Alleluia, alleluia, alleluia

Since the beginning, human history has been marked by fratricidal struggle. This is the story of Cain and Abel-Cain, a strong man, and Abel, his brother, a man almost without a name. In fact, in Hebrew Abel means, "breath," or "nothing." His name, his very existence is to be "the brother" of another man, that is Cain. Human beings do not exist without accepting to have brothers and sisters, to live with them, to build a world accepting their diversity. Indeed, the realization of our humanity cannot come without others. Abel was a shepherd, a nomad, not a farmer like Cain. Cain's sin begins with his rejection of Abel's diversity. From there springs envy, anger, and the rancour that quickly brings a violent death. In the Hebrew text Cain sis against his brother, but without pronouncing a word. When we begin to have feelings of envy and anger, when we harbour rancour easily, we are not able to speak anymore, we do not want to speak anymore. And so, enmity grows to the point of eliminating the other. Cain wants to be the only one. The other must be discharged. And here again it is God who intervenes, speaking to the fear and silence of Cain. God asks Cain, "Where is your brother?" It is a radical question that has its reasons in the heart of each human being. We cannot live alone. We were made to be together.

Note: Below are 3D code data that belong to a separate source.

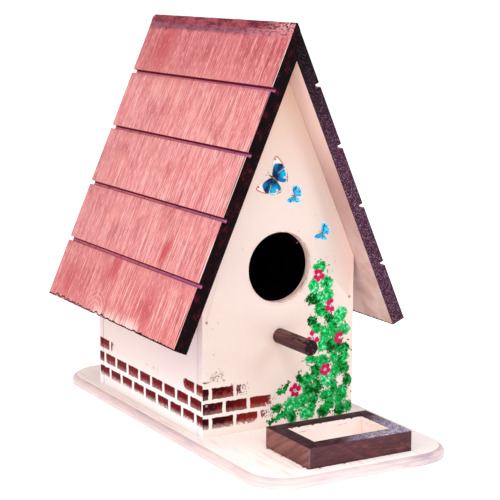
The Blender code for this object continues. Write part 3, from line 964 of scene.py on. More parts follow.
def tray_lining(p):
    """The cream inside, and where it is: up to the ragged ends of the brown that laps over the rim."""
    room = p.band(p.x, TRAY_LOW.x + STRIP - 0.2, TRAY_BACK_HIGH.x - STRIP + 0.2, 0.08)
    room = room * p.band(p.y, TRAY_LOW.y + STRIP - 0.2, TRAY_BACK_HIGH.y - STRIP + 0.2, 0.08)
    bristles = p.noise(5.0, detail=4.0, seed=33.0, at=p.vector(p.x, p.y, 0.0), roughness=0.6)
    cream = room * p.ramp(TRAY_TOP - p.z - p.ramp(bristles, 0.50, 0.74) * 1.4, -0.1, 0.25)
    lining = p.mix((0.98, 0.88, 0.83), (0.92, 0.76, 0.70), p.noise(8.0, seed=43.0))
    scuff = p.ramp(p.noise(2.0, detail=3.0, stretch=(6, 1, 1), seed=47.0), 0.56, 0.64)
    scuff = scuff * p.band(TRAY_TOP - p.z, 1.0, 4.5, 1.0)
    return p.mix(lining, chart(206, 130, 130), scuff * 0.5), cream


def tray_paint():
    p = Paint("tray_umber", roughness=0.42, specular=0.12)
    colour, brush = tray_faces(p)
    rim, sheen = tray_rim(p, brush)
    on_top = p.ramp(p.z, TRAY_TOP - 0.35, TRAY_TOP - 0.1)
    colour = p.mix(p.mix(colour, rim, on_top), *tray_lining(p))
    return p.finish(colour, height=brush, depth=0.1, roughness=0.62 - sheen * on_top * 0.2)


def perch_paint():
    p = Paint("perch_umber", roughness=0.5, specular=0.12)
    colour, brush = umber_coat(p, (1, 18, 1))
    low, high = box_mm("perch")
    middle = (low.z + high.z) / 2
    lit = p.ramp(p.z, middle - 1.0, middle + 4.5)
    colour = p.mix(colour, p.mix(chart(78, 46, 42), chart(116, 80, 72), p.ramp(brush, 0.4, 0.62)), lit * 0.85)
    chips = p.ramp(p.noise(1.5, detail=3.0, stretch=(1, 3, 1), seed=17.0), 0.52, 0.56)
    chips = chips * p.ramp(p.z, middle + 2.2, middle + 3.4) * p.ramp(p.y, low.y + 26.0, low.y + 19.0)
    colour = p.mix(colour, chart(28, 10, 12), chips)
    end = p.ramp(p.y, low.y + 0.45, low.y + 0.15)
    rings = p.noise(2.4, detail=3.0, seed=27.0)
    colour = p.mix(colour, p.mix(chart(26, 8, 12), chart(128, 44, 66), p.ramp(rings, 0.56, 0.66)), end)
    return p.finish(colour, height=brush, depth=0.15)


umber = tray_paint()
for side in ("front", "back", "left", "right"):
    soft_board(f"tray_{side}_strip", umber, width=0.35 * MM)
soft_board("perch", perch_paint(), width=0.3 * MM)

# %% [markdown]
# ## Brads
# The brads keep their own solids. A brushed steel shows on the shanks, and the heads were painted over
# with the wall, so the steel is only a darker dot.

# %% Brads


def steel_paint():
    """Steel under a film of whatever paint went over each head; inside the house it is painted near black as painted
    shade.
    """
    p = Paint("brad_steel", roughness=0.45)
    scratch = p.noise(0.5, detail=2.0, seed=4.0)
    colour = p.mix(chart(150, 124, 116), chart(196, 166, 156), scratch)
    tray = p.ramp(p.y, FRONT_LOW.y - 6.0, FRONT_LOW.y - 12.0)
    colour = p.mix(colour, chart(84, 52, 54), tray)
    roof = p.ramp(p.z, BASE_TOP + 118.0, BASE_TOP + 126.0)
    colour = p.mix(colour, chart(150, 90, 122), roof)
    # Painted shade: brads inside the house are painted near black, like its unlit inside.
    inside = p.band(p.x, -HALF_WIDTH + WALL_THICK, HALF_WIDTH - WALL_THICK, 0.2)
    inside = inside * p.band(p.y, FRONT_LOW.y + WALL_THICK - 0.2, BACK_HIGH.y - WALL_THICK + 0.2, 0.2)
    colour = p.mix(colour, chart(30, 22, 22), inside)
    return p.finish(colour, height=scratch, depth=0.02)


steel = steel_paint()
for name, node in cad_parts.items():
    if "_brad_" in name:
        node.data.materials.clear()
        node.data.materials.append(steel)

# %% [markdown]
# ## Geometry Nodes in the same words
# A `Recipe` is a Geometry Nodes tree with named inputs. `grow` puts it on a mesh of plain points, whose
# attributes say how big, how turned and how light each copy is, and bakes the result to a plain mesh.

# %% Recipes that scatter and bake


class Recipe(Graph):
    """A Geometry Nodes tree. inputs: name -> (socket type, default)."""

    def __init__(self, name, **inputs):
        tree = bpy.data.node_groups.new(name, "GeometryNodeTree")
        tree.interface.new_socket("Geometry", in_out="INPUT", socket_type="NodeSocketGeometry")
        tree.interface.new_socket("Geometry", in_out="OUTPUT", socket_type="NodeSocketGeometry")
        for label, (kind, default) in inputs.items():
            socket = tree.interface.new_socket(label, in_out="INPUT", socket_type=kind)
            if default is not None:
                socket.default_value = default
        super().__init__(tree)
        self.entry = tree.nodes.new("NodeGroupInput")
        self.exit = tree.nodes.new("NodeGroupOutput")

    def given(self, label="Geometry"):
        return Wire(self, self.entry.outputs[label])

    def named(self, label, kind="FLOAT"):
        return self.node("GeometryNodeInputNamedAttribute", {"data_type": kind}, Name=label)

    def keep(self, geometry, label, value, kind="FLOAT"):
        settings = {"data_type": kind, "domain": "POINT"}
        sockets = {"Geometry": geometry, "Name": label, "Value": value}
        return self.node("GeometryNodeStoreNamedAttribute", settings, **sockets)

    def vector(self, x, y, z):
        return self.node("ShaderNodeCombineXYZ", X=x, Y=y, Z=z)

    def vectors(self, operation, first, second):
        return self.node("ShaderNodeVectorMath", {"operation": operation}, s0=first, s1=second)

    def finish(self, geometry):
        done = self.node("GeometryNodeSetMaterial", Geometry=geometry, Material=self.given("Material"))
        self.plug(self.exit.inputs["Geometry"], done)
        return self.tree


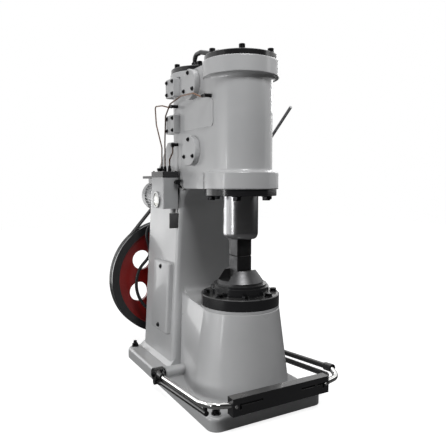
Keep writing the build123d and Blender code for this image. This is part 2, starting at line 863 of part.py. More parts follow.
corner_lift = 50.0
box_tube_z = (box_low + box_high) / 2
corner_y = -treadle_front + 8
bar_end_y = corner_y + 91
bar_end_z = run_low + 78
bar_start_y = lug_y - 30
bar_slope = (bar_end_z - run_low - bar_lift) / (bar_start_y - bar_end_y)
tube_in = box_half - 19
left_corner = (-treadle_half, corner_y + 4, run_low + corner_lift)
left_in = (-tube_in, -treadle_front, box_tube_z + 2)
right_in = (tube_in, -treadle_front, box_tube_z - 3)
right_corner = (treadle_half, corner_y, run_low + corner_lift - 4)
with BuildPart() as treadle_tube:
    add(
        pipe_solid(
            [
                (-treadle_half, sleeve_y, run_low),
                (-treadle_half, sleeve_y - 24, run_low),
                (-treadle_half, corner_y + 96, run_low + 25),
                left_corner,
                left_in,
                right_in,
                right_corner,
                (treadle_half, bar_end_y - 30, bar_end_z + 30 * bar_slope),
                (treadle_half, bar_end_y, bar_end_z),
            ],
            34,
            tube_r,
        )
    )
save(treadle_tube.part, "treadle_tube")

low_bar_z = run_low + 28
with BuildPart() as treadle_side_bars:
    add(
        pipe_solid(
            [
                (bar_x, lug_y - 8, run_low + bar_lift),
                (bar_x, bar_start_y, run_low + bar_lift),
                (bar_x, bar_end_y, bar_end_z),
            ],
            26,
            tube_r,
        )
    )
    add(
        pipe_solid(
            [
                (treadle_half, sleeve_y, run_low),
                (treadle_half, sleeve_y - 24, run_low),
                (treadle_half, corner_y + 52, low_bar_z),
                (tube_in, corner_y + 44, low_bar_z + 6),
                (tube_in, -treadle_front + tube_r + 0.3, box_tube_z - 3),
            ],
            18,
            tube_r,
        )
    )
save(treadle_side_bars.part, "treadle_side_bars")

slot_rise = 8.0
with BuildPart() as treadle_box:
    with BuildSketch(Plane.YZ):
        with BuildLine():
            Polyline(
                (-box_front, box_low),
                (-box_front + box_depth, box_low),
                (-box_front + box_depth, box_low + sheet),
                (-box_front + sheet, box_low + sheet),
                (-box_front + sheet, box_high - sheet),
                (-box_front + box_depth, box_high - sheet),
                (-box_front + box_depth, box_high),
                (-box_front, box_high),
                close=True,
            )
        make_face()
    extrude(amount=box_half, both=True)
    for side in (-1, 1):
        with BuildSketch(Plane.YZ.offset(side * box_half)):
            with Locations((-box_front + box_depth / 2, (box_low + box_high) / 2)):
                Rectangle(box_depth, box_high - box_low)
        extrude(amount=-side * sheet)
    for corner, inner in ((left_corner, left_in), (right_corner, right_in)):
        bore_dir = Vector(*inner) - Vector(*corner)
        with BuildSketch(Plane(origin=corner, z_dir=bore_dir)):
            Circle(tube_r + 0.3)
        extrude(amount=bore_dir.length, mode=Mode.SUBTRACT)
    slot_z = box_low + 38
    with BuildSketch(Plane.XZ.offset(box_front)):
        with Locations((-box_half + 75, slot_z)):
            Rectangle(96, slot_rise)
        with Locations((-box_half + 31, slot_z - 7)):
            Rectangle(slot_rise, slot_rise + 14)
        with Locations((box_half - 98, slot_z)):
            Rectangle(62, slot_rise)
        with Locations((box_half - 38, slot_z)):
            Rectangle(34, slot_rise)
        with Locations((box_half - 25, slot_z - 7)):
            Rectangle(slot_rise, slot_rise + 14)
    extrude(amount=-sheet, mode=Mode.SUBTRACT)
save(treadle_box.part, "treadle_box")

# Crankshaft bearing housing, shaft and flywheel
housing_depth = 50.0
with BuildPart() as bearing_housing:
    with BuildSketch(Plane.XZ.offset(-column_rear)):
        with Locations((0, wheel_z)):
            Circle(118)
    extrude(amount=-18)
    with BuildSketch(Plane.XZ.offset(-column_rear)):
        with Locations((0, wheel_z)):
            Circle(74)
    extrude(amount=-housing_depth)
    with BuildSketch(Plane.XZ.offset(-column_rear - 8)):
        with Locations((0, wheel_z)):
            Circle(shaft_r + running_gap)
    extrude(amount=-housing_depth, mode=Mode.SUBTRACT)
save(bearing_housing.part, "bearing_housing")

hub_front = wheel_front - 8
hub_rear = wheel_front + wheel_width + 10
with BuildPart() as crankshaft:
    with BuildSketch(Plane.XZ.offset(-column_rear - 10)):
        with Locations((0, wheel_z)):
            Circle(shaft_r)
    extrude(amount=-(hub_rear + 12 - column_rear - 10))
    with BuildSketch(Plane.XZ.offset(-hub_front)):
        with Locations((0, wheel_z)):
            Circle(shaft_r + 12)
    extrude(amount=12)
save(crankshaft.part, "crankshaft")

belt_width = 13.0
belt_centres = (wheel_front + 19, wheel_front + 37)
groove_depth = 11.0
with BuildPart() as flywheel:
    with BuildSketch(Plane.XZ.offset(-wheel_front)):
        with Locations((0, wheel_z)):
            Circle(wheel_r)
            Circle(wheel_r - rim_thickness, mode=Mode.SUBTRACT)
    extrude(amount=-wheel_width)
    with BuildSketch(Plane.XZ.offset(-wheel_front - 16)):
        with Locations((0, wheel_z)):
            Circle(wheel_r - rim_thickness + 1)
            with PolarLocations(wheel_hole_circle, wheel_holes, start_angle=24):
                Circle(wheel_hole_r, mode=Mode.SUBTRACT)
    extrude(amount=-20)
    with BuildSketch(Plane.XZ.offset(-hub_front)):
        with Locations((0, wheel_z)):
            Circle(62)
    extrude(amount=-(hub_rear - hub_front))
    with BuildSketch(Plane.XZ.offset(-hub_front)):
        with Locations((0, wheel_z)):
            Circle(shaft_r + 0.3)
    extrude(amount=-(hub_rear - hub_front), mode=Mode.SUBTRACT)
    for centre in belt_centres:
        with BuildSketch(Plane.XZ.offset(-centre + belt_width / 2 + 1)):
            with Locations((0, wheel_z)):
                Circle(wheel_r + 5)
                Circle(wheel_r - groove_depth, mode=Mode.SUBTRACT)
        extrude(amount=-belt_width - 2, mode=Mode.SUBTRACT)
save(flywheel.part, "flywheel")

# Motor on a bracket behind the column, its pulley and two belts
belt_low = wheel_r - groove_depth + 0.6
belt_high = belt_low + 9
small_low = pulley_r + 0.6
with BuildPart() as drive_belts:
    for centre in belt_centres:
        with BuildSketch(Plane.XZ.offset(-centre + belt_width / 2)):
            with Locations((0, wheel_z)):
                Circle(belt_high)
            with Locations((motor_x, motor_z)):
                Circle(small_low + 9)
            make_hull()
        extrude(amount=-belt_width)
        with BuildSketch(Plane.XZ.offset(-centre + belt_width / 2)):
            with Locations((0, wheel_z)):
                Circle(belt_low)
            with Locations((motor_x, motor_z)):
                Circle(small_low)
            make_hull()
        extrude(amount=-belt_width, mode=Mode.SUBTRACT)
save(drive_belts.part, "drive_belts")

motor_front = wheel_front + wheel_width + 24
motor_length = 190.0
with BuildPart() as motor_pulley:
    with BuildSketch(Plane.XZ.offset(-wheel_front - 4)):
        with Locations((motor_x, motor_z)):
            Circle(pulley_r + 14)
    extrude(amount=-(wheel_width - 4))
    for centre in belt_centres:
        with BuildSketch(Plane.XZ.offset(-centre + belt_width / 2 + 1)):
            with Locations((motor_x, motor_z)):
                Circle(pulley_r + 20)
                Circle(pulley_r, mode=Mode.SUBTRACT)
        extrude(amount=-belt_width - 2, mode=Mode.SUBTRACT)
save(motor_pulley.part, "motor_pulley")

fin_height = 8.0
fin_count = 28
with BuildPart() as motor:
    with BuildSketch(Plane.XZ.offset(-motor_front)):
        with Locations((motor_x, motor_z)):
            Circle(motor_r - 2)
    extrude(amount=-22)
    with BuildSketch(Plane.XZ.offset(-motor_front)):
        with Locations((motor_x, motor_z)):
            Circle(motor_r - fin_height)
            with PolarLocations(motor_r - fin_height - 2, fin_count, start_angle=6.4):
                Rectangle(2 * fin_height + 4, 3)
    extrude(amount=-(motor_length - 40))
    with BuildSketch(Plane.XZ.offset(-motor_front - motor_length + 44)):
        with Locations((motor_x, motor_z)):
            Circle(motor_r)
    extrude(amount=-44)
    with BuildSketch(Plane.XZ.offset(-wheel_front - wheel_width)):
        with Locations((motor_x, motor_z)):
            Circle(14)
    extrude(amount=-(motor_front - wheel_front - wheel_width))
    with BuildSketch(Plane.XY.offset(motor_z + motor_r - 12)):
        with Locations((motor_x, motor_front + motor_length / 2 - 12)):
            Rectangle(120, 110)
    extrude(amount=26)
save(motor.part, "motor")

shelf_z = motor_z + motor_r + 14
with BuildPart() as motor_bracket:
    with BuildSketch(Plane.XY.offset(shelf_z)):
        with Locations((motor_x, (column_rear + motor_front + motor_length) / 2)):
            Rectangle(150, motor_front + motor_length - column_rear)
    extrude(amount=14)
    with BuildSketch(Plane.XZ.offset(-column_rear)):
        with Locations((motor_x, shelf_z - 60)):
            Rectangle(150, 120)
    extrude(amount=-14)
save(motor_bracket.part, "motor_bracket")

# Dark conduit that loops beside the flywheel, its points in shares of the wheel's
# radius from the wheel's centre
conduit_y = column_rear + 32
conduit_r = 8.0
conduit_shares = [
    (-0.293, 0.997),
    (-0.393, 0.923),
    (-0.440, 0.757),
    (-0.393, 0.440),
    (-0.540, 0.257),
    (-0.627, 0.057),
    (-0.627, -0.160),
    (-0.540, -0.370),
    (-0.393, -0.527),
]
conduit_spots = [(wheel_r * x, wheel_z + wheel_r * z) for x, z in conduit_shares]
with BuildPart() as conduit:
    with BuildLine(Plane.XZ.offset(-conduit_y)) as conduit_line:
        Spline(*conduit_spots)
    with BuildSketch(Plane(origin=conduit_line.line @ 0, z_dir=conduit_line.line % 0)):
        Circle(conduit_r)
    sweep(path=conduit_line.line)
    for spot in (conduit_spots[0], conduit_spots[-1]):
        with BuildSketch(Plane.XZ.offset(-column_rear)):
            with Locations((spot[0] + 4, spot[1])):
                Circle(15)
        extrude(amount=-(conduit_y - column_rear + 12))
save(conduit.part, "conduit")
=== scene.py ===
import math

import bmesh
import bpy
from mathutils import Matrix, Vector


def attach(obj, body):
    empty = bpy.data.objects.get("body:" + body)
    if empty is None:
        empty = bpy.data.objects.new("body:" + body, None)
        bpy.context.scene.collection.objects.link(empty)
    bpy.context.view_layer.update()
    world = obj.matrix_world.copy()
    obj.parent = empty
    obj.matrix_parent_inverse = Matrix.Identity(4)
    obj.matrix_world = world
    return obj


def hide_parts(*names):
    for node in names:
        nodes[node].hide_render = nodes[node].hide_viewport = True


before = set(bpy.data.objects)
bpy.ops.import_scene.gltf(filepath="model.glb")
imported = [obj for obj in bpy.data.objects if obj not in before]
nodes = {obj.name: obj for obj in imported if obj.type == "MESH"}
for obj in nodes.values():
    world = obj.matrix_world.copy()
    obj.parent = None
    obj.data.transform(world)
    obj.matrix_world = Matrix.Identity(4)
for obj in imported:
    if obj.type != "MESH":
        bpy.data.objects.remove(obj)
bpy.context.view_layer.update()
print("frame loaded,", len(nodes), "nodes")

camera = {
    "place": (-1.03885, -1.68272, 0.87706),
    "yaw": 29.68,  # degrees from +Y towards +X
    "pitch": -4.72,
    "roll": 0.07,
    "lens": 39.969,
    "sensor": 36.0,
}


def makeCamera(c):
    yaw, pitch, roll = (math.radians(c[k]) for k in ("yaw", "pitch", "roll"))
    ahead = Vector((math.sin(yaw) * math.cos(pitch), math.cos(yaw) * math.cos(pitch), math.sin(pitch)))
    right = Vector((math.cos(yaw), -math.sin(yaw), 0.0))
    up = right.cross(ahead)
    rightRolled = right * math.cos(roll) + up * math.sin(roll)
    upRolled = up * math.cos(roll) - right * math.sin(roll)
    data = bpy.data.cameras.new("viewCamera")
    data.lens = c["lens"]
    data.sensor_width = c["sensor"]
    data.clip_start = 0.05
    data.clip_end = 60.0
    cam = bpy.data.objects.new("viewCamera", data)
    turn = Matrix((rightRolled, upRolled, -ahead)).transposed().to_4x4()
    cam.matrix_world = Matrix.Translation(c["place"]) @ turn
    bpy.context.scene.collection.objects.link(cam)
    bpy.context.scene.camera = cam


makeCamera(camera)
bpy.context.scene.view_settings.view_transform = "Standard"

studio = {
    "worldLight": 0.13,
    "floorGrey": 0.50,
    "floorDark": 0.10,
    "floorGlow": 0.80,
    "floorSize": 16.0,
    "glowNear": 1.0,  # metres from the machine where the paper starts to turn white
    "glowFar": 3.2,
}

lamps = {  # place, aim, width, height, power
    "keyLeft": ((-3.2, 0.4, 0.5), (0.0, 0.2, 0.2), 1.9, 1.4, 68.0),
    "fillHigh": ((-0.5, -2.2, 3.3), (0.0, 0.0, 1.0), 1.3, 1.0, 76.0),
    "kickRight": ((2.5, -1.7, 2.3), (0.0, 0.0, 1.2), 0.8, 1.0, 5.0),
    "rimRight": ((2.6, 1.4, 2.3), (0.0, 0.0, 0.9), 0.6, 1.7, 22.0),
    "topSoft": ((-0.2, 0.5, 3.6), (0.0, 0.3, 0.0), 2.2, 2.2, 22.0),
}


def aimAt(place, target):
    return (Vector(target) - Vector(place)).to_track_quat("-Z", "Y").to_matrix().to_4x4()


def makeLamps(table):
    for name, (place, target, width, height, power) in table.items():
        data = bpy.data.lights.new(name, "AREA")
        data.shape = "RECTANGLE"
        data.size = width
        data.size_y = height
        data.energy = power
        lamp = bpy.data.objects.new(name, data)
        lamp.matrix_world = Matrix.Translation(place) @ aimAt(place, target)
        bpy.context.scene.collection.objects.link(lamp)


def makeWorld(s):
    world = bpy.data.worlds.new("studioWorld")
    bpy.context.scene.world = world
    world.use_nodes = True
    tree = world.node_tree
    tree.nodes.clear()
    out = tree.nodes.new("ShaderNodeOutputWorld")
    back = tree.nodes.new("ShaderNodeBackground")
    back.inputs["Color"].default_value = (1, 1, 1, 1)
    path = tree.nodes.new("ShaderNodeLightPath")
    addGloss = tree.nodes.new("ShaderNodeMath")
    addGloss.operation = "MAXIMUM"
    addGlass = tree.nodes.new("ShaderNodeMath")
    addGlass.operation = "MAXIMUM"
    level = tree.nodes.new("ShaderNodeMapRange")
    level.inputs["To Min"].default_value = s["worldLight"]
    level.inputs["To Max"].default_value = 1.0
    tree.links.new(path.outputs["Is Camera Ray"], addGloss.inputs[0])
    tree.links.new(path.outputs["Is Glossy Ray"], addGloss.inputs[1])
    tree.links.new(addGloss.outputs[0], addGlass.inputs[0])
    tree.links.new(path.outputs["Is Transmission Ray"], addGlass.inputs[1])
    tree.links.new(addGlass.outputs[0], level.inputs["Value"])
    tree.links.new(level.outputs["Result"], back.inputs["Strength"])
    tree.links.new(back.outputs[0], out.inputs["Surface"])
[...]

Therefore, God's voice is always a question about our brother and sister. We could say that God is the cy of all men and women who ask for help and support, who invoke love. "Where is your brother?" This is the question of God to a world that accepts violence without being shocked; that thinks war is an inescapable fact, division as a normal part of life. Yes, the voice of the blood of so many innocent men and women, like Abel, reaches God. And God turns it to us and reminds us that we are all brothers and sisters. Every homicide is always a fratricide. Every war is always a war among brothers and sisters.